This area will cover relevant news of the threat to the planet from Near Earth Objects (NEOs) including concepts and designs for mitigation. All opinions are those of the author.

04 April 2008

NEO News (04/04/08): Dave Morrison's Comments on Köfels Impact

Dave Morrison has a new NEO News out (04/04/08). Stories include the reporting of the March 23, 2008, New York Times reprintt of an Op-Ed from Arthur C. Clarke on NEOs and the impact Hazard, which he wrote in August 1994, shortly after the impact of Comet Shoemaker-Levy 9 on Jupiter. More interestingly he has a comment on the recent annoucement of a potential asteroid impact in Köfels, Austria that has been documented in a new book (see my post from 31 March 2008). Here are Dave's thoughts from the newsletter...

RECORD OF AN ANCIENT IMPACT?

Following are a press release from the University of Bristol and a news story from The Telegraph discussing a new claim that evidence has been found to connect a mysterious landslide in the Alps at Köfels, Austria, with the destruction of the ancient cities of Sodom and Gomorrah. Based on an interpretation an Assyrian copy of an earlier Sumerian clay tablet, the hypothesis is suggested that the tablet is an eyewitness account of a brilliant fireball that passed over Mesopotamia on 29 June 3123, travelling north-west. The authors further suggest that this object ended in an airburst over the Alps, triggering the 5-km-wide landslide at Köfels, Austria. Finally, much of the explosion energy formed a fireball that headed back toward western Asia, where it might have destroyed Sodom and Gomorrah, two cities mentioned in the Hebrew Bible that have not been identified by archeologists.

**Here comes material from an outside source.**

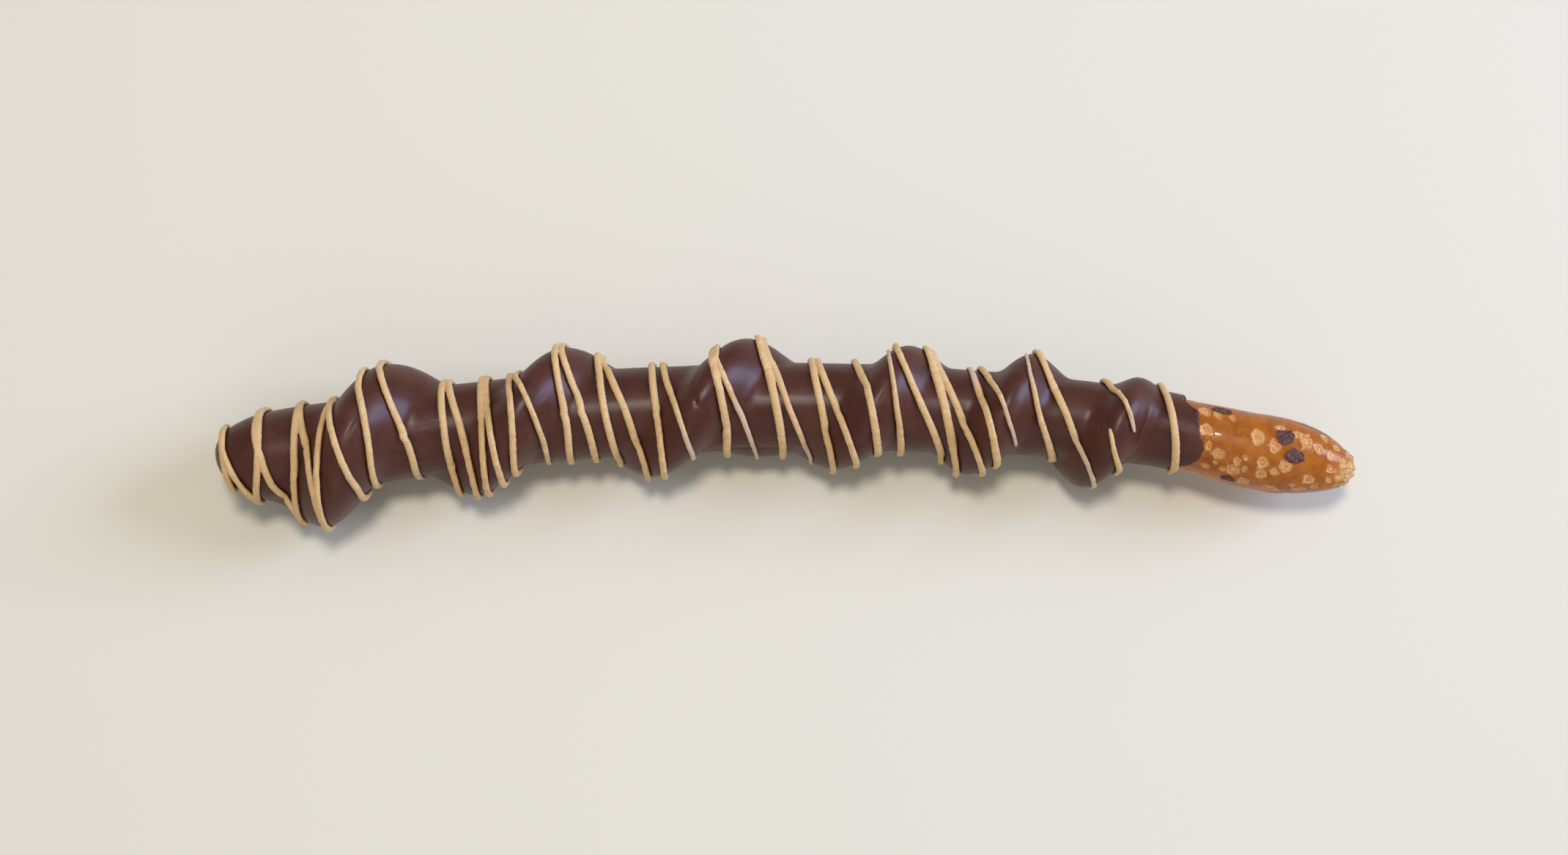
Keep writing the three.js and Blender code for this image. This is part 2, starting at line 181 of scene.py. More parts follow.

Obviously there are many poorly documented aspects of this hypothesis, perhaps related to its packaging for the press. I have not seen or read the book in which the ideas are presented. But questions begin with the interpretation by non-mid-east scholars of the clay tablet as showing a fireball, in which the size and shape as well as the trajectory of the incoming object was recorded. The Köfels landslide itself has not been dated, and most geologists do not think it is related to an impact. The idea of a fireball directed back to hit the ground again 3000 km away sounds pretty incredible, failing computer modeling to show this might have happened.

The bottom line for me is that this work has not been published in refereed scientific journals dealing with ancient mid-eastern history, or geology, or impact physics. Without such publication, it is difficult either to agree with or criticize this work.